BEGIN Data shown

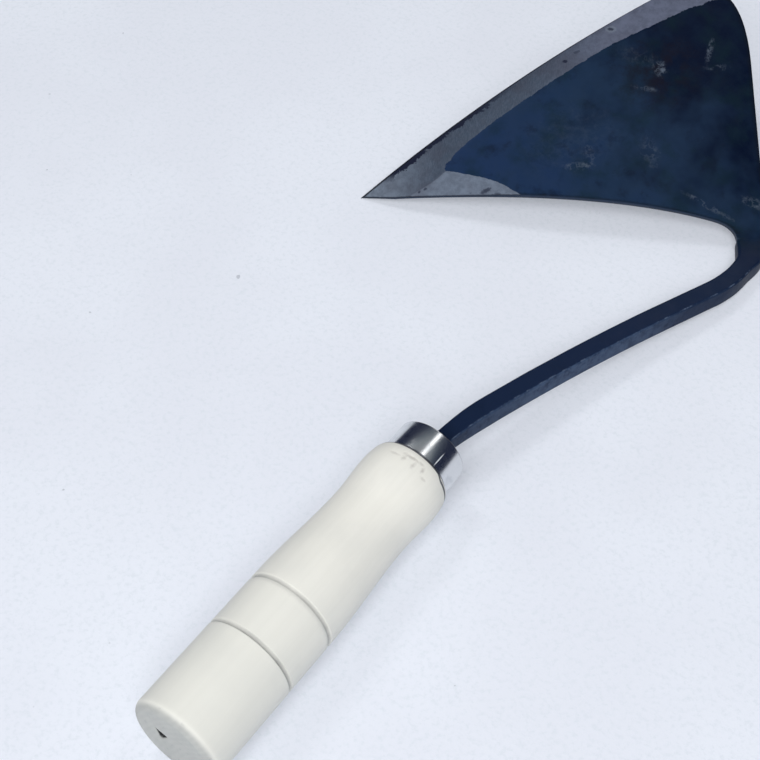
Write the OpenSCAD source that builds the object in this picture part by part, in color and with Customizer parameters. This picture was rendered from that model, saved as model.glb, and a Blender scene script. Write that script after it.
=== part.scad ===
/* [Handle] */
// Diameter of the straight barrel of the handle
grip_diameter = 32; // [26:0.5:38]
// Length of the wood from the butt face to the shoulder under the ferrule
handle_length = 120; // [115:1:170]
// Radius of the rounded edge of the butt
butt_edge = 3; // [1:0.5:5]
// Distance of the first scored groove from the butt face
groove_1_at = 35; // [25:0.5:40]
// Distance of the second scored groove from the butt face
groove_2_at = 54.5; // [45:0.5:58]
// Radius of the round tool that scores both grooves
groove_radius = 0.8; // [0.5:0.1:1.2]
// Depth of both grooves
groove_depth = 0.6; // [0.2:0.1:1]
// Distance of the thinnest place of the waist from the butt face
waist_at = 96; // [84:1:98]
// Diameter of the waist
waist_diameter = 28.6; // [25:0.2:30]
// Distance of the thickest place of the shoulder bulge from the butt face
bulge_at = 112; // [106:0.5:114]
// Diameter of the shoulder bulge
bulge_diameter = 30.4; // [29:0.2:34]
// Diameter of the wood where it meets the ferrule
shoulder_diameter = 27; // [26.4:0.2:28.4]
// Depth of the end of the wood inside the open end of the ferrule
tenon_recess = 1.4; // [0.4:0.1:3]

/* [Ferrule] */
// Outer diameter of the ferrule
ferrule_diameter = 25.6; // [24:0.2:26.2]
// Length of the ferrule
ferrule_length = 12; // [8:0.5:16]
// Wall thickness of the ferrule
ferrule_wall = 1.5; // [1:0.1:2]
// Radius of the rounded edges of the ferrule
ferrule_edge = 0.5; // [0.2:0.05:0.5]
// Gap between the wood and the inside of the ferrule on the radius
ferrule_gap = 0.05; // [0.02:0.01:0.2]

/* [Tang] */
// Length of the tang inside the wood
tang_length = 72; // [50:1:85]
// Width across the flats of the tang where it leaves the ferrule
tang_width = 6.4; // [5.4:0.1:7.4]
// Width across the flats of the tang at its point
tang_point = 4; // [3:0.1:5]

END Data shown

Starting at the first line of the data above, please restate word for word every line up to and including the one that holds "ferrule_gap = 0.05; // [0.02:0.01:0.2]", and add nothing else.

• **Completed exercise**:
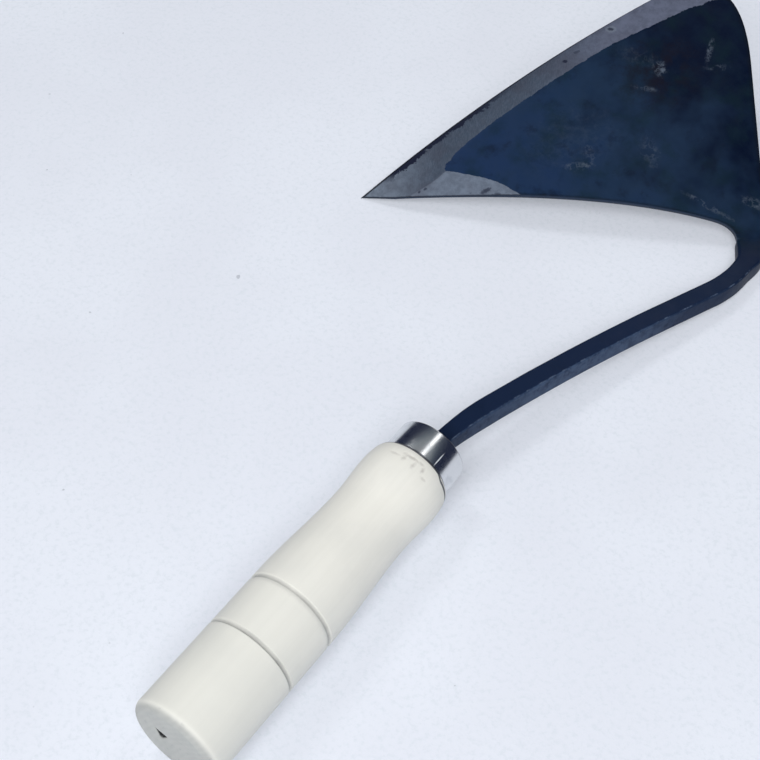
Write the OpenSCAD source that builds the object in this picture part by part, in color and with Customizer parameters. This picture was rendered from that model, saved as model.glb, and a Blender scene script. Write that script after it.
=== part.scad ===
/* [Handle] */
// Diameter of the straight barrel of the handle
grip_diameter = 32; // [26:0.5:38]
// Length of the wood from the butt face to the shoulder under the ferrule
handle_length = 120; // [115:1:170]
// Radius of the rounded edge of the butt
butt_edge = 3; // [1:0.5:5]
// Distance of the first scored groove from the butt face
groove_1_at = 35; // [25:0.5:40]
// Distance of the second scored groove from the butt face
groove_2_at = 54.5; // [45:0.5:58]
// Radius of the round tool that scores both grooves
groove_radius = 0.8; // [0.5:0.1:1.2]
// Depth of both grooves
groove_depth = 0.6; // [0.2:0.1:1]
// Distance of the thinnest place of the waist from the butt face
waist_at = 96; // [84:1:98]
// Diameter of the waist
waist_diameter = 28.6; // [25:0.2:30]
// Distance of the thickest place of the shoulder bulge from the butt face
bulge_at = 112; // [106:0.5:114]
// Diameter of the shoulder bulge
bulge_diameter = 30.4; // [29:0.2:34]
// Diameter of the wood where it meets the ferrule
shoulder_diameter = 27; // [26.4:0.2:28.4]
// Depth of the end of the wood inside the open end of the ferrule
tenon_recess = 1.4; // [0.4:0.1:3]

/* [Ferrule] */
// Outer diameter of the ferrule
ferrule_diameter = 25.6; // [24:0.2:26.2]
// Length of the ferrule
ferrule_length = 12; // [8:0.5:16]
// Wall thickness of the ferrule
ferrule_wall = 1.5; // [1:0.1:2]
// Radius of the rounded edges of the ferrule
ferrule_edge = 0.5; // [0.2:0.05:0.5]
// Gap between the wood and the inside of the ferrule on the radius
ferrule_gap = 0.05; // [0.02:0.01:0.2]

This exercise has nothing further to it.